* Begin Exercise material *

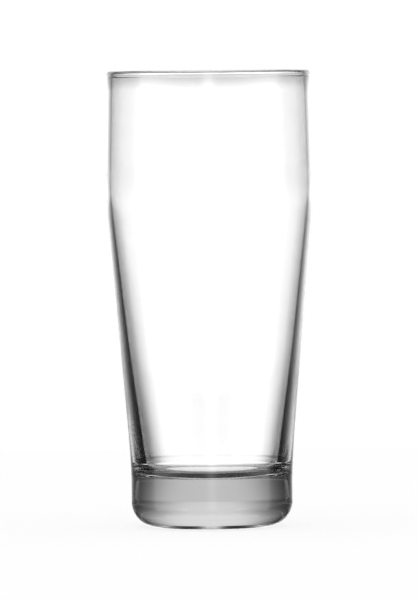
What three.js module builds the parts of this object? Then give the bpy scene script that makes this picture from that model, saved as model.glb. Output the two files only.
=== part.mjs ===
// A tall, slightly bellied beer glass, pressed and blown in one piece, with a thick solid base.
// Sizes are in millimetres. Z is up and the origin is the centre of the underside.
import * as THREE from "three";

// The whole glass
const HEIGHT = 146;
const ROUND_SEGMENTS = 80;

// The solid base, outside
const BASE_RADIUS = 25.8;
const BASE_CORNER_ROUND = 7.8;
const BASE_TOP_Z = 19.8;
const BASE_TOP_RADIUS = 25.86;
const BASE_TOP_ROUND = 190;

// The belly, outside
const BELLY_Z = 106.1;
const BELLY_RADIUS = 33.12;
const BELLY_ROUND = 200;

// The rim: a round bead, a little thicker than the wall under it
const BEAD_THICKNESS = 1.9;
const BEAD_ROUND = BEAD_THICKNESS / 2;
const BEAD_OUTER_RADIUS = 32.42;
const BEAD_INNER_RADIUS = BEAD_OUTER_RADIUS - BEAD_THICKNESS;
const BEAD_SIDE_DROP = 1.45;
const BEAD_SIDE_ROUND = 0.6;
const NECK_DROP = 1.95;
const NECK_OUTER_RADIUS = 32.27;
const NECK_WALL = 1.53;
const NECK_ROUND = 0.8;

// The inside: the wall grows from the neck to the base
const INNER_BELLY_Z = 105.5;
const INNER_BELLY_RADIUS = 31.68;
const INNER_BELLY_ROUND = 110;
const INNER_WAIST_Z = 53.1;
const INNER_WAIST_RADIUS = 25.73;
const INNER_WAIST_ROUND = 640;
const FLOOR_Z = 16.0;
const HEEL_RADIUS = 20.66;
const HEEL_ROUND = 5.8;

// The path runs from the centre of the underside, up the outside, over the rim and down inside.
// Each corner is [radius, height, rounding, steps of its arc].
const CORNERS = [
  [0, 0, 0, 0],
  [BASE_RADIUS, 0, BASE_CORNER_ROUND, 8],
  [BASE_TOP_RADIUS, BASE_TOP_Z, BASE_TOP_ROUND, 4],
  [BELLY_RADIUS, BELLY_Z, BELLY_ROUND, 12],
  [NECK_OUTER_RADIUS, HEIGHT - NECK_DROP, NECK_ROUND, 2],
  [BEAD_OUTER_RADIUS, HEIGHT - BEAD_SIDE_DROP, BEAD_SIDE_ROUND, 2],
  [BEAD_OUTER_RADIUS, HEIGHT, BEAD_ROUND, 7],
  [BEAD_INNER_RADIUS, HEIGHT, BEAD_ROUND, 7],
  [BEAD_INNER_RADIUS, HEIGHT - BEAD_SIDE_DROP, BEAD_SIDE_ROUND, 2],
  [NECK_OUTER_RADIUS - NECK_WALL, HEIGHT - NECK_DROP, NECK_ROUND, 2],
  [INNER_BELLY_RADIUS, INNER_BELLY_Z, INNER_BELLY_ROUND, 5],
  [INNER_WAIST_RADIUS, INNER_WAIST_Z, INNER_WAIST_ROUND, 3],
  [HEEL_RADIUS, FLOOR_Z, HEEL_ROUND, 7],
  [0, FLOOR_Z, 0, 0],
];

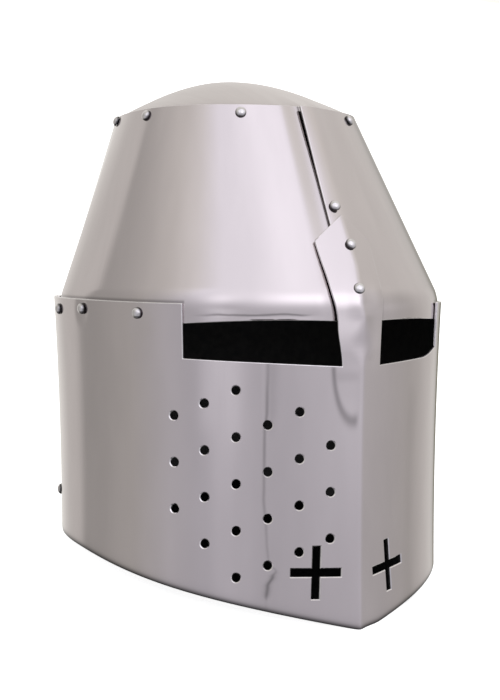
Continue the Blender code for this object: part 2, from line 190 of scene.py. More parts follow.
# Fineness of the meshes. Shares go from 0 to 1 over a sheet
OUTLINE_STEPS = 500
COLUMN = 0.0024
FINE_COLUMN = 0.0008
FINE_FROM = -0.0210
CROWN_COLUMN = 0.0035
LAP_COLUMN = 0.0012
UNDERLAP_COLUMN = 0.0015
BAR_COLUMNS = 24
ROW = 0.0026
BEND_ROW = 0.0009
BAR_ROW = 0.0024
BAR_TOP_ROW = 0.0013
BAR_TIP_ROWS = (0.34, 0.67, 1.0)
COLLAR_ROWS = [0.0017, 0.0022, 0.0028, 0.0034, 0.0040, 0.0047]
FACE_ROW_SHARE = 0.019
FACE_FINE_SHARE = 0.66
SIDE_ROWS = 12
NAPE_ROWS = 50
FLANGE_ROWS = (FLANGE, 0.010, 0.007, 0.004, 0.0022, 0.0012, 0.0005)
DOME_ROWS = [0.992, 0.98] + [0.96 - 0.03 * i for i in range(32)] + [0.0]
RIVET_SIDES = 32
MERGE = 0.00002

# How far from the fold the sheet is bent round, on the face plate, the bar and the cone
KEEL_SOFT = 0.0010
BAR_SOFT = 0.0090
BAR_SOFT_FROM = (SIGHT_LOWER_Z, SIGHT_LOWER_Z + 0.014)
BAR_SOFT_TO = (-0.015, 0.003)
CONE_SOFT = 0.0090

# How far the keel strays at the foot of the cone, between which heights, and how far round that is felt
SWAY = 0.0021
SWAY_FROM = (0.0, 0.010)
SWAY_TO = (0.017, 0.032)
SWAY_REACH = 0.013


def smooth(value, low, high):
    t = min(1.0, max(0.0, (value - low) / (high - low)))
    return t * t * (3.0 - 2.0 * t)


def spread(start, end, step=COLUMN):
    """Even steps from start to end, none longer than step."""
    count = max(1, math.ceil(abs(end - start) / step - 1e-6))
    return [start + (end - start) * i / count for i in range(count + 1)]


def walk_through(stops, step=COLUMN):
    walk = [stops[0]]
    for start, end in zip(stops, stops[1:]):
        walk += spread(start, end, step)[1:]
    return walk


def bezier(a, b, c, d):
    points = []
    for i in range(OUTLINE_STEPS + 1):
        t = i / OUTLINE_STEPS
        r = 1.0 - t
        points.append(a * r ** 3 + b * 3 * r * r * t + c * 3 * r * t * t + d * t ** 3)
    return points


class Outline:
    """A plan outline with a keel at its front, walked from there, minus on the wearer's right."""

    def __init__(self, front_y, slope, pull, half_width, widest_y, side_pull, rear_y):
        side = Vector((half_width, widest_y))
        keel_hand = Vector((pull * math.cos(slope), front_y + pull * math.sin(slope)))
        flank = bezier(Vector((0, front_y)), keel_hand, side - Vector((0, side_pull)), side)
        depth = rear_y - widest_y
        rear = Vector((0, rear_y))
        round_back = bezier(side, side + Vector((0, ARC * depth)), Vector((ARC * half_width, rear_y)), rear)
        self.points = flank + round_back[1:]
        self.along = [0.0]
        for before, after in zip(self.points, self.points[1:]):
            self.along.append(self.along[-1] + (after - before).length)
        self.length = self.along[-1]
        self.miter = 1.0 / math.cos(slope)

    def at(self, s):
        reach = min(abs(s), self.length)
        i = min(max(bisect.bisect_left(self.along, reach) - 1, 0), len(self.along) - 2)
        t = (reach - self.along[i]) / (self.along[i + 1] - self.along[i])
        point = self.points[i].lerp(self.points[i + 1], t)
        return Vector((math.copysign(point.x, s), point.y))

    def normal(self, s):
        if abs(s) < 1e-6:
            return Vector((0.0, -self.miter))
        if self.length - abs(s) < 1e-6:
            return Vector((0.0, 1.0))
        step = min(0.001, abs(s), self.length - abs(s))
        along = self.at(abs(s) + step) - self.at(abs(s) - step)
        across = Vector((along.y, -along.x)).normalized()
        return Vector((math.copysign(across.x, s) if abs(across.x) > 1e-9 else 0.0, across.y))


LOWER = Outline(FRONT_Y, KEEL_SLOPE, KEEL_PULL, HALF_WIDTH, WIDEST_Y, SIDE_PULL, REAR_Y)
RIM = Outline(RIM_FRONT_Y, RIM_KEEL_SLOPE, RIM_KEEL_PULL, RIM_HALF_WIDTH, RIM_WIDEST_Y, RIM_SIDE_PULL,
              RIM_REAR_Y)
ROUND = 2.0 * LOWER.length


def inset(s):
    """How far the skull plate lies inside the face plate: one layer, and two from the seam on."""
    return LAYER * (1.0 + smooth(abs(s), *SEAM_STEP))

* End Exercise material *

What this task involves –
Include the first line, the line containing "const HEEL_ROUND = 5.8;", and every line between them, copied exactly from the material above; output no other line.

Response to this task –
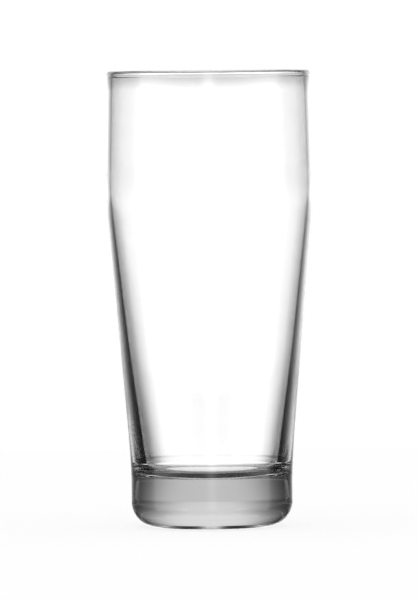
What three.js module builds the parts of this object? Then give the bpy scene script that makes this picture from that model, saved as model.glb. Output the two files only.
=== part.mjs ===
// A tall, slightly bellied beer glass, pressed and blown in one piece, with a thick solid base.
// Sizes are in millimetres. Z is up and the origin is the centre of the underside.
import * as THREE from "three";

// The whole glass
const HEIGHT = 146;
const ROUND_SEGMENTS = 80;

// The solid base, outside
const BASE_RADIUS = 25.8;
const BASE_CORNER_ROUND = 7.8;
const BASE_TOP_Z = 19.8;
const BASE_TOP_RADIUS = 25.86;
const BASE_TOP_ROUND = 190;

// The belly, outside
const BELLY_Z = 106.1;
const BELLY_RADIUS = 33.12;
const BELLY_ROUND = 200;

// The rim: a round bead, a little thicker than the wall under it
const BEAD_THICKNESS = 1.9;
const BEAD_ROUND = BEAD_THICKNESS / 2;
const BEAD_OUTER_RADIUS = 32.42;
const BEAD_INNER_RADIUS = BEAD_OUTER_RADIUS - BEAD_THICKNESS;
const BEAD_SIDE_DROP = 1.45;
const BEAD_SIDE_ROUND = 0.6;
const NECK_DROP = 1.95;
const NECK_OUTER_RADIUS = 32.27;
const NECK_WALL = 1.53;
const NECK_ROUND = 0.8;

// The inside: the wall grows from the neck to the base
const INNER_BELLY_Z = 105.5;
const INNER_BELLY_RADIUS = 31.68;
const INNER_BELLY_ROUND = 110;
const INNER_WAIST_Z = 53.1;
const INNER_WAIST_RADIUS = 25.73;
const INNER_WAIST_ROUND = 640;
const FLOOR_Z = 16.0;
const HEEL_RADIUS = 20.66;
const HEEL_ROUND = 5.8;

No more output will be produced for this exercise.